Another aspect of the disclosure provides another method for a real-time teleprompter for a virtual meeting. The method includes obtaining first data associated with a first participant of one or more participants of a virtual meeting. The method includes generating, using a first AI model and using the first data as input to the first AI model, teleprompter notes. The method includes causing, during the virtual meeting between the plurality of participants, a first virtual meeting UI to be displayed to the first participant of the one or more participants. The first participant is a current presenter. A first audio stream produced by a client device of the first participant pertains to a presentation of the first participant. The first virtual meeting UI includes a first region displaying the teleprompter notes for the presentation of the first participant. The method includes identifying, using a second AI model and using the first audio stream as input to the second AI model, a first portion of the teleprompter notes that corresponds to a first presentation segment currently covered by the first participant. The method includes causing the first region displaying the teleprompter notes to include a first visual indication that is associated with the first portion of the teleprompter notes.
Aspects of the present disclosure relate to a real-time teleprompter for a virtual meeting. A virtual meeting platform can enable video-based conferences between multiple participants via respective client devices that are connected over a network and share each other's audio (e.g., voice of a user recorded via a microphone of a client device) and/or video streams (e.g., a video captured by a camera of a client device) during a virtual meeting. In some instances, a virtual meeting platform can enable a significant number of client devices (e.g., up to one hundred or more client devices) to be connected via the virtual meeting. A participant of a virtual meeting can speak to the other participants of the virtual meeting. Some existing virtual meeting platforms can provide a user interface (UI) to each client device connected to the virtual meeting, where the UI displays visual items corresponding to the video streams shared over the network in a set of regions in the UI.
In a typical virtual meeting, a participant that is presenting often looks into a camera of the participant's client device or looks at a location on the virtual meeting UI near the camera in order to appear to be looking at the other participants of the virtual meeting.
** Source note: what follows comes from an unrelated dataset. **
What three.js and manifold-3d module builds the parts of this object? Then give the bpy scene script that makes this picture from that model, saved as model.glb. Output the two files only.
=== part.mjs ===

This presents several disadvantages. The presenting participant cannot look at speaker notes or other materials without looking away from the camera or the virtual meeting UI, which can look unprofessional or awkward to the other participants. Furthermore, the presenting participant may struggle with pacing while speaking, either rushing through the participant's content or speaking too slowly. The presenting participant may speak without referring to speaker notes or other materials, but the participant may not be adept at speaking without such aids.
Implementations of the present disclosure address the above and other deficiencies by providing a real-time teleprompter to a presenting participant during a virtual meeting. In particular, a virtual meeting UI that is displayed to the presenting participant during the virtual meeting can include a region that includes teleprompter notes for viewing by the presenting participant. The teleprompter notes can be identified using an audio stream produced by a client device of the presenting participant. The audio stream may include speech that the presenting participant speaks.
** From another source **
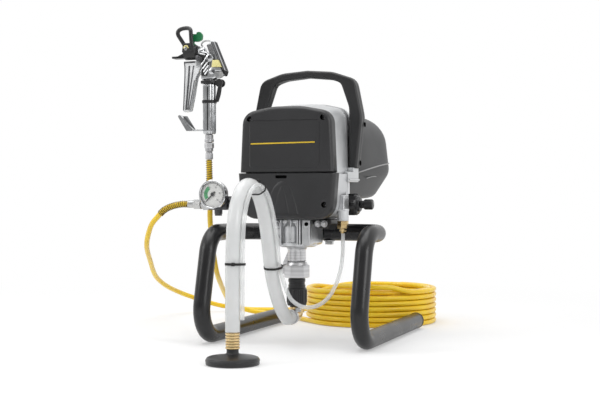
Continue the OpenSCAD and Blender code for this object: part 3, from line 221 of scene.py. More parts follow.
# %% Coated, moulded and rubber finishes
finish("frame_coat", (0.008, 0.008, 0.009), (0.014, 0.014, 0.015), (0.24, 0.34), grain_size=900.0,
       bump=0.18, wear_amount=0.2, worn=0.12, sockets={"Specular IOR Level": 0.45})
finish("cap_rubber", 0.010, 0.018, (0.65, 0.8), grain_size=1500.0, bump=0.2)
finish("cover_plastic", (0.017, 0.017, 0.018), (0.024, 0.024, 0.026), (0.36, 0.46),
       grain_size=2200.0, patch=9.0, bump=0.22, wear_amount=0.35, worn=(0.055, 0.055, 0.057),
       painted_shade=0.5)
finish("motor_plastic", (0.026, 0.027, 0.028), (0.036, 0.037, 0.039), (0.34, 0.44),
       grain_size=2200.0, patch=9.0, bump=0.22, wear_amount=0.3, worn=(0.09, 0.09, 0.092),
       sockets={"IOR": 1.25})
# Painted highlight: the light grey ridges stand for a bright highlight line along the motor cover.
finish("ridge_painted_highlight", (0.20, 0.20, 0.205), (0.28, 0.28, 0.285), (0.24, 0.34), grain_size=2200.0)
finish("handle_plastic", (0.013, 0.013, 0.014), (0.020, 0.020, 0.021), (0.38, 0.5),
       grain_size=2600.0, bump=0.25, wear_amount=0.35, worn=0.06)
finish("knob_plastic", (0.010, 0.010, 0.011), (0.018, 0.018, 0.019), (0.3, 0.42),
       grain_size=2600.0, bump=0.2, wear_amount=0.35, worn=0.07)
finish("red_plastic", (0.16, 0.010, 0.010), (0.24, 0.016, 0.014), (0.22, 0.34), grain_size=1800.0,
       bump=0.08)
finish("green_plastic", (0.008, 0.14, 0.045), (0.014, 0.21, 0.07), (0.24, 0.36), grain_size=1800.0,
       bump=0.08, wear_amount=0.3, worn=(0.1, 0.34, 0.2))
finish("pale_yellow", (0.78, 0.70, 0.26), (0.86, 0.78, 0.34), (0.25, 0.35), grain_size=1500.0,
       bump=0.06)
finish("yellow_stripe", (0.70, 0.46, 0.02), (0.80, 0.55, 0.035), (0.3, 0.4), grain_size=1500.0,
       bump=0.06)
finish("white_print", (0.74, 0.74, 0.72), (0.80, 0.80, 0.78), (0.4, 0.5), bump=0.03)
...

In some implementations, the audio stream can be provided as input to an artificial intelligence (AI) model to identify a portion of the teleprompter notes that corresponds to a presentation segment currently covered by the presenting participant. For example, the AI model can identify, based on the audio stream, where in the teleprompter notes the presenting participant is currently speaking from. The virtual meeting UI region that displays the teleprompter notes can include a visual indication associated with the identified portion of the teleprompter notes. For example, the region can highlight one or more words of the teleprompter notes displayed in the UI region just beyond the current words that the presenting user is speaking in order to help guide the presenting participant in speaking at an understandable pace.
The AI model can identify, based on the audio stream, whether the presenting participant has stopped speaking from the teleprompter notes (e.g., because the participant is answering another participant's question) or whether the participant has skipped ahead in the teleprompter notes. The virtual meeting UI region can adapt to the deviation from the teleprompter notes in real time by pausing the highlighting of the virtual meeting UI region or by moving the highlighting to a different portion of the teleprompter notes.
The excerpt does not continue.